Il nonno ufficiale e Tolstoj

       Mio nonno fu un ufficiale e visse il periodo più esaltante della sua vita e della sua gioventù durante la Grande Guerra. Tornato dal fronte, non aveva più niente da fare e aderì con entusiasmo al fascismo per continuare a combattere. Era intriso di valori risorgimentali e nazionalisti e mi raccontava della guerra come un grande gioco, come un’occasione per dimostrare buoni sentimenti, virtù, coraggio e rispetto per il nemico che alla fine era una specie di avversario sportivo e non qualcuno da odiare sebbene in gioco ci fosse la vita. A quei tempi era così tra gli ufficiali! Anzi, proprio perché la posta era alta, il gioco era più affascinante. Non si fece mancare ferite, medaglie e fu protagonista e testimone di avventure ed efferatezze. Non era né cattivo, né crudele e tantomeno violento, ma amava la guerra perché quella aveva studiato all’Accademia di Modena ed era tutta la sua vita. Ascoltarlo era affascinante.

       Rileggendo dopo quarant’anni Guerra e pace di Tolstoj, sono incorso in una descrizione che mi ha ricordato i racconti del nonno, ma anche di tutti gli adulti della mia infanzia. Ho pensato che, essendo nato nel 1950, tutti gli adulti che ho conosciuto durante la mia infanzia erano stati educati nel periodo fascista che faceva del militarismo un fondamento della propria ideologia: ‘libro e moschetto fascista perfetto’. Questa mentalità non fece alcuna presa si di me un po’ per il mio carattere e un poco perché gran parte della cultura che mi circondava – grazie a Dio – contrastava e sviliva la ‘cultura della guerra’. Però da bambino giocavamo tutti alla guerra e i giocattoli più graditi erano pistole e fucili. 

       L’eliminazione della guerra dalla nostra cultura non è avvenuta immediatamente. Le idee non si cancellano con un colpo di spugna e ci vollero trenta e più anni per eliminare quasi completamente l’idea della guerra dal pensare comune. Le sommosse del ’68 e le tentate rivoluzioni degli anni Settanta erano ancora in parte ispirate al culto della violenza e all’idea di una lotta di liberazione armi in pugno, come durante il Risorgimento, nella lotta partigiana e nelle rivoluzioni proletarie che avevano avuto successo in alcuni Paesi. Si trattava di una cultura minoritaria già a partire dal dopoguerra, ma che si esaurì definitivamente soltanto con gli anni Settanta durante i quali subimmo i postumi.

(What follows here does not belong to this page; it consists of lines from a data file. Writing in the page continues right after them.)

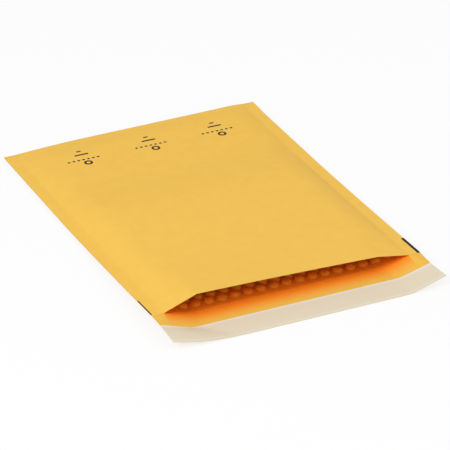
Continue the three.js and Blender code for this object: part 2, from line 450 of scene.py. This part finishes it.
def printed_marks(tree, measure, across, along):
    """Cutting marks on the seams and three groups of plain generic shapes near the fold."""
    # The cutting marks run off the sheet's edges beside the mouth: the middle and the size of each.
    right_cut = (130.6 * MM, 16 * MM), (3.0 * MM, 32 * MM)
    left_cut = (-132.0 * MM, 16.5 * MM), (2.0 * MM, 30 * MM)
    # Each group has a ring, a dashed row and two bars, at these distances from the mouth.
    groups = (-67.5 * MM, 2.5 * MM, 72.5 * MM)
    ring_at, ring_radius, ring_line = 295.5 * MM, 3.2 * MM, 2.2 * MM
    row_at, row_shift, row_size = 303 * MM, 2 * MM, (37 * MM, 2.3 * MM)
    dash = 2.5 * MM
    bars = (313.6 * MM, (14 * MM, 2.4 * MM)), (320.8 * MM, (4.6 * MM, 2.2 * MM))

    masks = [box_mask(tree, across, along, *mark) for mark in (right_cut, left_cut)]
    for middle in groups:
        masks.append(ring_mask(tree, measure, (middle, ring_at), ring_radius, ring_line))
        masks += [box_mask(tree, across, along, (middle, bar_at), size) for bar_at, size in bars]
        row_middle = middle - row_shift
        row = box_mask(tree, across, along, (row_middle, row_at), row_size)
        off = add_node(tree, "ShaderNodeMath", {0: across, 1: row_middle}, operation="SUBTRACT")
        step = add_node(tree, "ShaderNodeMath", {0: off, 1: dash}, operation="PINGPONG")
        dashes = within(tree, step, dash / 2)
        masks.append(add_node(tree, "ShaderNodeMath", {0: row, 1: dashes}, operation="MULTIPLY"))
    total = masks[0]
    for mask in masks[1:]:
        total = add_node(tree, "ShaderNodeMath", {0: total, 1: mask}, operation="MAXIMUM")
    return total


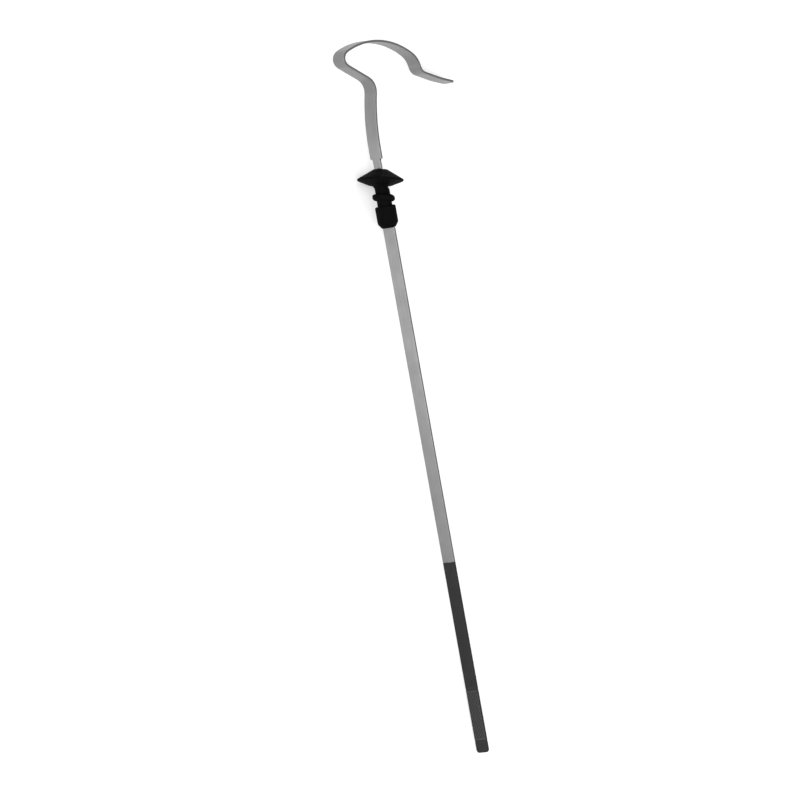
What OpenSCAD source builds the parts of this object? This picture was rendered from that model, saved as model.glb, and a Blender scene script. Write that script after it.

       Tolstoj in ‘Guerra e pace’ descrive i sentimenti e le situazioni con l’intensità e la profondità di una persona che aveva vissuto la guerra in prima persona. Nelle sue descrizioni ho ritrovato la stessa esperienza del nonno: la paura di morire che non ti fa rinunciare al desiderio di rischiare, anzi lo accentua; sconfiggere il nemico mettendoti in gioco e sapendo che puoi perdere; il desiderio di compiere l’impresa gloriosa e magari raccontarla abbellendola con un po’ (o molta) fantasia.

Conclusione

       La guerra è tanto bella quanto stupida soprattutto quando coinvolge drammaticamente persone a cui non interessa affatto – e sono la maggioranza – o che sono manipolate da chi ama la guerra o su di essa specula. I sentimenti che inducevano i giovani del passato a combattere oggi sono traslati nel più pacifico sport: la stessa adrenalina che mio nonno scaricava andando all’assalto con i suoi ‘Arditi’, la si prova buttandosi in discesa libera sapendo che ci si può davvero fare male; o scontrandoti con un avversario in una partita di football o match di pugilato; persino una corsa di mezzofondo – apparentemente più tranquilla – suscita i sentimenti che Tolstoj attribuisce al giovane Rostov al momento dell’attacco di cavalleria. 

       In conclusione, la guerra è una grande manipolazione che alcuni popoli subiscono. Noi europei siamo riusciti a liberarcene per qualche decennio, ma il pericolo che ritorni è dietro l’angolo!